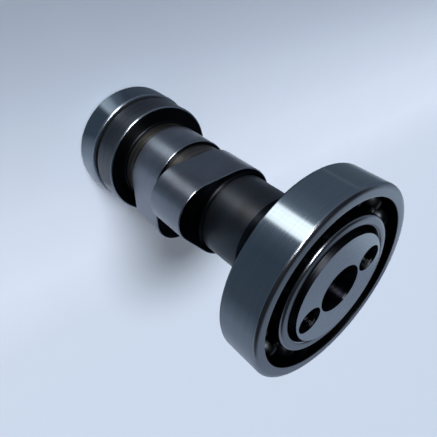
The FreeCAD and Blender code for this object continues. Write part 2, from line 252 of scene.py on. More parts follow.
# %% [markdown]
# ## The steels of this camshaft
#
# Rings, flange, cam lobes and nose are ground bright. The necks and the shaft between them were left
# as turned, and heat and oil have stained them brown and nearly black. One recipe with a few numbers
# makes all of these, so that they look like one family: tone and gloss are ranges that the lines
# wander through, and a stain is a second colour that lies in cloudy patches. A material painted by
# hand for each piece would look richer close up, but would not carry over to a changed shape.

# %% Recipe for ground and turned steel
LOW, HIGH = 0.3, 0.7  # nearly all values of a noise lie between these
CLOUD_SCALE = 110.0
GRIND_BUMP = 0.5
LINE_SHARE, CLOUD_SHARE = 0.6, 0.4
ACROSS_THE_LINES = 0.25


def ground_steel(name, tone, gloss, lines=3.0, depth=0.00001, anisotropy=1.0, stain=None,
                 stain_amount=(0.55, 0.75), rim=1.0, cloudy=0.0):
    """Steel with lines round Z. tone and gloss are (low, high) ranges, and stain is a colour that lies in
    patches. rim dims the mirroring at grazing angles, and cloudy blurs the lines' tone into clouds."""
    material, nodes, links, surface = new_material(name)
    place, turning, height = round_z(nodes, links)
    fine = noise(nodes, links, turning, lines, detail=6.0, rough=0.65, extra=height)
    cloud = noise(nodes, links, place, CLOUD_SCALE, detail=5.0, rough=0.55)
    shade = math_node(nodes, links, "ADD", math_node(nodes, links, "MULTIPLY", fine, 1 - cloudy),
                      math_node(nodes, links, "MULTIPLY", cloud, cloudy))
    colour = ramp(nodes, links, shade, [(LOW, tone[0]), (HIGH, tone[1])])
    if stain:
        patches = ramp(nodes, links, cloud, [(stain_amount[0], 0.0), (stain_amount[1], 1.0)])
        colour = mixed(nodes, links, patches, colour, stain)
    links.new(colour, surface.inputs["Base Color"])
    worn = math_node(nodes, links, "ADD", math_node(nodes, links, "MULTIPLY", fine, LINE_SHARE),
                     math_node(nodes, links, "MULTIPLY", cloud, CLOUD_SHARE))
    links.new(ramp(nodes, links, worn, [(LOW, gloss[0]), (HIGH, gloss[1])]), surface.inputs["Roughness"])
    bump = nodes.new("ShaderNodeBump")
    bump.inputs["Strength"].default_value = GRIND_BUMP
    bump.inputs["Distance"].default_value = depth
    links.new(fine, bump.inputs["Height"])
    links.new(bump.outputs[0], surface.inputs["Normal"])
    tangent = nodes.new("ShaderNodeTangent")
    tangent.direction_type = "RADIAL"
    tangent.axis = "Z"
    links.new(tangent.outputs[0], surface.inputs["Tangent"])
    surface.inputs["Metallic"].default_value = 1.0
    surface.inputs["Anisotropic"].default_value = anisotropy
    surface.inputs["Anisotropic Rotation"].default_value = ACROSS_THE_LINES
    surface.inputs["Specular Tint"].default_value = (rim, rim, rim, 1)
    return material


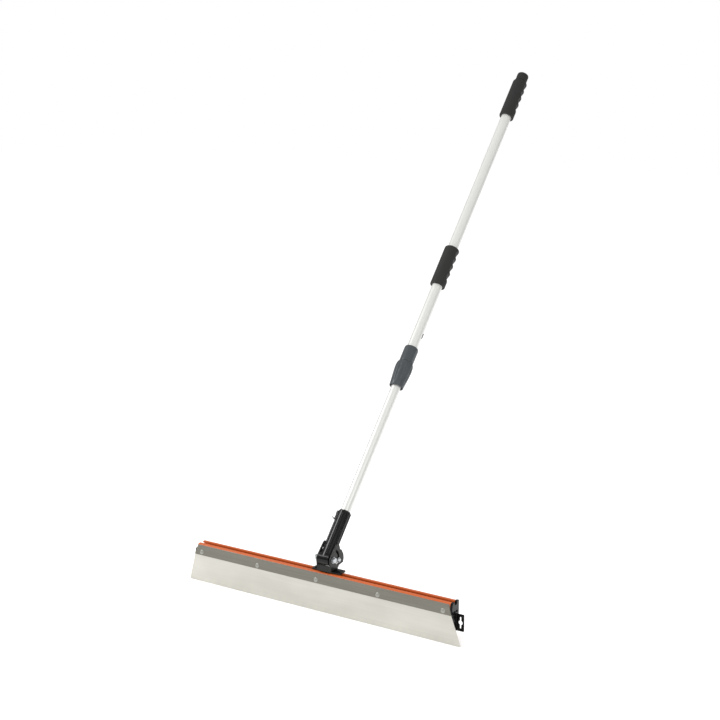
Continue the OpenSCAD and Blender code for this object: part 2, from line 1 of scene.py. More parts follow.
*****
■ **Aim of the task**: Reproduce the material above, every line of it, exactly.

■ **Exercise result**:
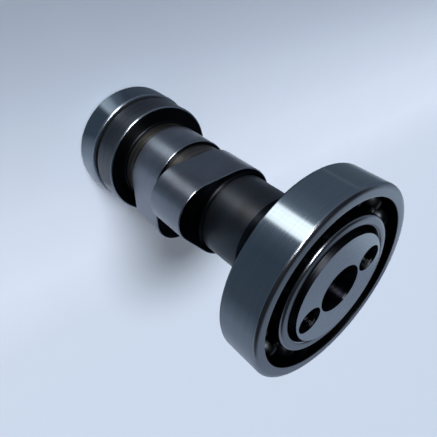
The FreeCAD and Blender code for this object continues. Write part 2, from line 252 of scene.py on. More parts follow.
# %% [markdown]
# ## The steels of this camshaft
#
# Rings, flange, cam lobes and nose are ground bright. The necks and the shaft between them were left
# as turned, and heat and oil have stained them brown and nearly black. One recipe with a few numbers
# makes all of these, so that they look like one family: tone and gloss are ranges that the lines
# wander through, and a stain is a second colour that lies in cloudy patches. A material painted by
# hand for each piece would look richer close up, but would not carry over to a changed shape.

# %% Recipe for ground and turned steel
LOW, HIGH = 0.3, 0.7  # nearly all values of a noise lie between these
CLOUD_SCALE = 110.0
GRIND_BUMP = 0.5
LINE_SHARE, CLOUD_SHARE = 0.6, 0.4
ACROSS_THE_LINES = 0.25


def ground_steel(name, tone, gloss, lines=3.0, depth=0.00001, anisotropy=1.0, stain=None,
                 stain_amount=(0.55, 0.75), rim=1.0, cloudy=0.0):
    """Steel with lines round Z. tone and gloss are (low, high) ranges, and stain is a colour that lies in
    patches. rim dims the mirroring at grazing angles, and cloudy blurs the lines' tone into clouds."""
    material, nodes, links, surface = new_material(name)
    place, turning, height = round_z(nodes, links)
    fine = noise(nodes, links, turning, lines, detail=6.0, rough=0.65, extra=height)
    cloud = noise(nodes, links, place, CLOUD_SCALE, detail=5.0, rough=0.55)
    shade = math_node(nodes, links, "ADD", math_node(nodes, links, "MULTIPLY", fine, 1 - cloudy),
                      math_node(nodes, links, "MULTIPLY", cloud, cloudy))
    colour = ramp(nodes, links, shade, [(LOW, tone[0]), (HIGH, tone[1])])
    if stain:
        patches = ramp(nodes, links, cloud, [(stain_amount[0], 0.0), (stain_amount[1], 1.0)])
        colour = mixed(nodes, links, patches, colour, stain)
    links.new(colour, surface.inputs["Base Color"])
    worn = math_node(nodes, links, "ADD", math_node(nodes, links, "MULTIPLY", fine, LINE_SHARE),
                     math_node(nodes, links, "MULTIPLY", cloud, CLOUD_SHARE))
    links.new(ramp(nodes, links, worn, [(LOW, gloss[0]), (HIGH, gloss[1])]), surface.inputs["Roughness"])
    bump = nodes.new("ShaderNodeBump")
    bump.inputs["Strength"].default_value = GRIND_BUMP
    bump.inputs["Distance"].default_value = depth
    links.new(fine, bump.inputs["Height"])
    links.new(bump.outputs[0], surface.inputs["Normal"])
    tangent = nodes.new("ShaderNodeTangent")
    tangent.direction_type = "RADIAL"
    tangent.axis = "Z"
    links.new(tangent.outputs[0], surface.inputs["Tangent"])
    surface.inputs["Metallic"].default_value = 1.0
    surface.inputs["Anisotropic"].default_value = anisotropy
    surface.inputs["Anisotropic Rotation"].default_value = ACROSS_THE_LINES
    surface.inputs["Specular Tint"].default_value = (rim, rim, rim, 1)
    return material


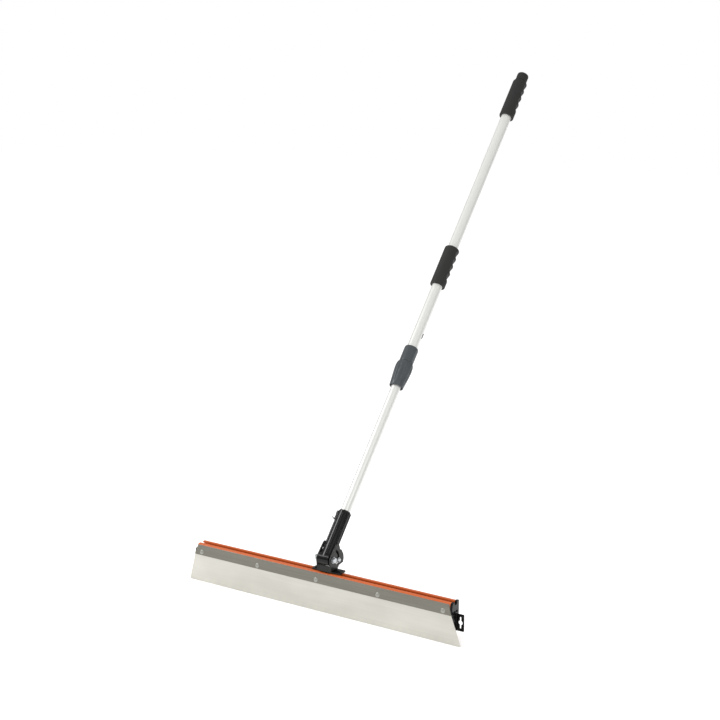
Continue the OpenSCAD and Blender code for this object: part 2, from line 1 of scene.py. More parts follow.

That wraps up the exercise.